Exercise directions |
Quote exactly, and only, the lines from the one with "const ottoman = new THREE.Group();" down to the one with "bpy.context.scene.collection.objects.link(empty)", both included.

Available records |
>>
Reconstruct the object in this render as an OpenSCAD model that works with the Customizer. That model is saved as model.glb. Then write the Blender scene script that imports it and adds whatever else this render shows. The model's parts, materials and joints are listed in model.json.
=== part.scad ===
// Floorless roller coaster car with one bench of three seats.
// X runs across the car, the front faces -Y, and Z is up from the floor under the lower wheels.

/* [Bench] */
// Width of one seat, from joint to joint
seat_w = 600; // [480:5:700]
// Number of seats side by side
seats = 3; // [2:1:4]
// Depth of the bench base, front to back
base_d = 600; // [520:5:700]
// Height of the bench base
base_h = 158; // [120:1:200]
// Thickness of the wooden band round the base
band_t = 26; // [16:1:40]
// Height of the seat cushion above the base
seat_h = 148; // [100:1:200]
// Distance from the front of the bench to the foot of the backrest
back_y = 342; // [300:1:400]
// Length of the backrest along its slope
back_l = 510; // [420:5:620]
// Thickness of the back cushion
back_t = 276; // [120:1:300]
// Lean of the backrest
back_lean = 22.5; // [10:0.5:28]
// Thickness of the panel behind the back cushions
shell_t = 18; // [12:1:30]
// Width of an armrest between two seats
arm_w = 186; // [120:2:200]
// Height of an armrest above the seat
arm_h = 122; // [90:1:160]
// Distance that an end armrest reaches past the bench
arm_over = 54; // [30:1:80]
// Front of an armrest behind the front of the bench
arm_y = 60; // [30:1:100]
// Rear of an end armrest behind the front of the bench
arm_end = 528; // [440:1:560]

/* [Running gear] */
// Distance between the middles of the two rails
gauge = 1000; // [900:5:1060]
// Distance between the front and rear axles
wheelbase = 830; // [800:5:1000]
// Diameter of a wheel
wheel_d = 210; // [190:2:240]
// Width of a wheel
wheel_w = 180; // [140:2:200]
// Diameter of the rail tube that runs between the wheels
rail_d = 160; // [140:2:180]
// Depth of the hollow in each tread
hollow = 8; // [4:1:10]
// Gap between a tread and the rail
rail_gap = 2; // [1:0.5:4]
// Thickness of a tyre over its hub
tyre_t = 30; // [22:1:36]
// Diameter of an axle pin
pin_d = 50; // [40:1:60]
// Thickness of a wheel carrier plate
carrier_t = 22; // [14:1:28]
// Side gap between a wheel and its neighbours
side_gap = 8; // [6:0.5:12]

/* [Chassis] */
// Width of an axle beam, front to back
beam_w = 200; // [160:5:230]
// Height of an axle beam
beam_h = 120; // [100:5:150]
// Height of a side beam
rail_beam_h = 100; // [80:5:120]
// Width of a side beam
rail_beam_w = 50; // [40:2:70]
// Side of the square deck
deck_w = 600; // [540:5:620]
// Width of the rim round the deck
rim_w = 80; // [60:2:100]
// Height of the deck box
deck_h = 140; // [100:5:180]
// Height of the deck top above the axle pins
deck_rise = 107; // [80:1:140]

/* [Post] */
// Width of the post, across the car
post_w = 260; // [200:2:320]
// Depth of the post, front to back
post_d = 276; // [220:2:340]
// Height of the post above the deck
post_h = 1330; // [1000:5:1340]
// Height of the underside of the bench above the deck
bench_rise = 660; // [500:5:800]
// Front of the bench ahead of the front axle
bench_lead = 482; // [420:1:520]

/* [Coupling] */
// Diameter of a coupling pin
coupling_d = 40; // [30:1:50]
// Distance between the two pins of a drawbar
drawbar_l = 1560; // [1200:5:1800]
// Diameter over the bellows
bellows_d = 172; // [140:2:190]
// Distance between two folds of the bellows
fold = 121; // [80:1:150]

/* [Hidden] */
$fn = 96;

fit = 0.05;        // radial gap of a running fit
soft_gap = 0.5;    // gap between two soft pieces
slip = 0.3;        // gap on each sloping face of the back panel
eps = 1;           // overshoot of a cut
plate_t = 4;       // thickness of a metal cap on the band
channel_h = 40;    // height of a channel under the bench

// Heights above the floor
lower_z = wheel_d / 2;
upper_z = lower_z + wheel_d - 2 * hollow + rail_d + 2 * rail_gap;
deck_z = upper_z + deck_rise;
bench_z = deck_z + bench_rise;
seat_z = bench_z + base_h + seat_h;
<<
>>
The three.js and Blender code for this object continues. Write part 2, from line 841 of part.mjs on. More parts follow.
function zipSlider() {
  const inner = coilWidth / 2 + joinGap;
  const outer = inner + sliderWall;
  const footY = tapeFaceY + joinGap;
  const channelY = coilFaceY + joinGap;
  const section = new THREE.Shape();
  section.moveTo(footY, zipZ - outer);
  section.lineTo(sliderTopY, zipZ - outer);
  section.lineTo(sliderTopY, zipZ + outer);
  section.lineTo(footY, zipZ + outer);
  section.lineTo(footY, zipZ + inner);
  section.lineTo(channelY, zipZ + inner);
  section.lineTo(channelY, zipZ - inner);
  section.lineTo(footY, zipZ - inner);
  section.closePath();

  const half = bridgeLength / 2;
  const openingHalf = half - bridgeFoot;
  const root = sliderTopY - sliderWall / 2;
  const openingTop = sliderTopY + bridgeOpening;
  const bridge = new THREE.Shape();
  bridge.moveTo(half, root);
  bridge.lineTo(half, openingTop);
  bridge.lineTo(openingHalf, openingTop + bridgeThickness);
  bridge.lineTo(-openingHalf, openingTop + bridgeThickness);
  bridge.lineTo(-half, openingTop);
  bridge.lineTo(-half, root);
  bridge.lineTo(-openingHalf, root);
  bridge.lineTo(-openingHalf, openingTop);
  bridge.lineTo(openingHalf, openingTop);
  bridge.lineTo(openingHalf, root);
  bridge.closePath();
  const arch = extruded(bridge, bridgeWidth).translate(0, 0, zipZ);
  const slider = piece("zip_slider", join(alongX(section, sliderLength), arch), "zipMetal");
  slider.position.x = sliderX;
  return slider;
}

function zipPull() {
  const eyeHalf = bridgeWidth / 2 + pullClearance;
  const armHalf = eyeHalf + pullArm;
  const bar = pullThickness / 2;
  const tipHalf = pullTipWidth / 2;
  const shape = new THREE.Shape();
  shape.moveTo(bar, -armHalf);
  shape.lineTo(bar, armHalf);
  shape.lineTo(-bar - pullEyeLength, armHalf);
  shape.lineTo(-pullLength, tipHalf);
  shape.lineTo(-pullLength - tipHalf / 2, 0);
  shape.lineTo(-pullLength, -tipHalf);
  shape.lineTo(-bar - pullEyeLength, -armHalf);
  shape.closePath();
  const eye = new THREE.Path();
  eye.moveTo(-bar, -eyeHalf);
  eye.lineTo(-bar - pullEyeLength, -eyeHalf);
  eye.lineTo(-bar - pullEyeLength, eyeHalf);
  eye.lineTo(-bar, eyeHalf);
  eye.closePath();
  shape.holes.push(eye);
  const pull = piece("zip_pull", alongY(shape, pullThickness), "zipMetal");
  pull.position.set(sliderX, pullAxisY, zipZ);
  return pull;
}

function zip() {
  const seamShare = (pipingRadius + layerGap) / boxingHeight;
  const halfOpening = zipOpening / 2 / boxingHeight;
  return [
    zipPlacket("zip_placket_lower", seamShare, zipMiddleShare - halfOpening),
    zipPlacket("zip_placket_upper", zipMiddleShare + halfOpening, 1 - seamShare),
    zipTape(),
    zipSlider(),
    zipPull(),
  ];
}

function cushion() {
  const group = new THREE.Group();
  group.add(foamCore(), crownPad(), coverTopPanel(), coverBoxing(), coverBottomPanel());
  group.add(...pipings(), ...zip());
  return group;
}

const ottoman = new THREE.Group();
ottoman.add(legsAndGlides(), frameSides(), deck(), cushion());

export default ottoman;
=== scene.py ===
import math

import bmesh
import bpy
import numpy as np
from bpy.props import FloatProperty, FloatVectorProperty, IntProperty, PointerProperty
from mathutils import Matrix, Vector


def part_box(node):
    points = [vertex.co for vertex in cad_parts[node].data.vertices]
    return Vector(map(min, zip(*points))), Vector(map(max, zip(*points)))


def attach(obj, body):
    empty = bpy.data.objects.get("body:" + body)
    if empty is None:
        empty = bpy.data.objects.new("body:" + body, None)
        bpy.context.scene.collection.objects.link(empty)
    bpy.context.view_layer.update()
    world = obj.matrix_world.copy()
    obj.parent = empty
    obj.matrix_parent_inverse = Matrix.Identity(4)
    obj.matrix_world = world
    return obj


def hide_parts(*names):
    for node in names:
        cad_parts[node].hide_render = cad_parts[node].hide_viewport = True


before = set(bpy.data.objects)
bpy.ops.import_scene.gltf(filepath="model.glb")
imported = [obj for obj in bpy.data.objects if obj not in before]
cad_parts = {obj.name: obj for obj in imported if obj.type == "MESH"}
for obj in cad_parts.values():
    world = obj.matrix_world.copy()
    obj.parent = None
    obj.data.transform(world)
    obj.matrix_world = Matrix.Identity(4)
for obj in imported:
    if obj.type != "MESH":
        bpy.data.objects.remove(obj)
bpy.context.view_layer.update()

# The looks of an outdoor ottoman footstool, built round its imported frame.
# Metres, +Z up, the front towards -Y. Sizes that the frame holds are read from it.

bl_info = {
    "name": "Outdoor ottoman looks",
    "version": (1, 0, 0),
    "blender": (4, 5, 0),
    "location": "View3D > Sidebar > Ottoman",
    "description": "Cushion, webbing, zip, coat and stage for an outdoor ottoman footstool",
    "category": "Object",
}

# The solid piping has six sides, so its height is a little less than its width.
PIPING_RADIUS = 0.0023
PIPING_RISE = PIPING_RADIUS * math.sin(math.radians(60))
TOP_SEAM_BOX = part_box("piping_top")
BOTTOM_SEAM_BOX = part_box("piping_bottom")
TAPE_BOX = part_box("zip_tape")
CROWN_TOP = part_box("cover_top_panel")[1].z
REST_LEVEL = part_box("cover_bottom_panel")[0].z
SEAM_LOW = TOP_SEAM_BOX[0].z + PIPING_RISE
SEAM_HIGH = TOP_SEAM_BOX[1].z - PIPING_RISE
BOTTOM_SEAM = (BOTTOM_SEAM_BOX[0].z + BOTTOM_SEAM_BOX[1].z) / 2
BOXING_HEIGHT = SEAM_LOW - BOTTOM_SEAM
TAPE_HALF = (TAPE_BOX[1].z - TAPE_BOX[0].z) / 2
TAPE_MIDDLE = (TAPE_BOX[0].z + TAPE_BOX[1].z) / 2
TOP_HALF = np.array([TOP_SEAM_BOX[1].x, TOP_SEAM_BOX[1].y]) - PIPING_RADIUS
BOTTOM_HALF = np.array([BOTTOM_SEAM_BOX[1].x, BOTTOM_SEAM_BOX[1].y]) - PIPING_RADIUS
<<
Output for this task |
const ottoman = new THREE.Group();
ottoman.add(legsAndGlides(), frameSides(), deck(), cushion());

export default ottoman;
=== scene.py ===
import math

import bmesh
import bpy
import numpy as np
from bpy.props import FloatProperty, FloatVectorProperty, IntProperty, PointerProperty
from mathutils import Matrix, Vector


def part_box(node):
    points = [vertex.co for vertex in cad_parts[node].data.vertices]
    return Vector(map(min, zip(*points))), Vector(map(max, zip(*points)))


def attach(obj, body):
    empty = bpy.data.objects.get("body:" + body)
    if empty is None:
        empty = bpy.data.objects.new("body:" + body, None)
        bpy.context.scene.collection.objects.link(empty)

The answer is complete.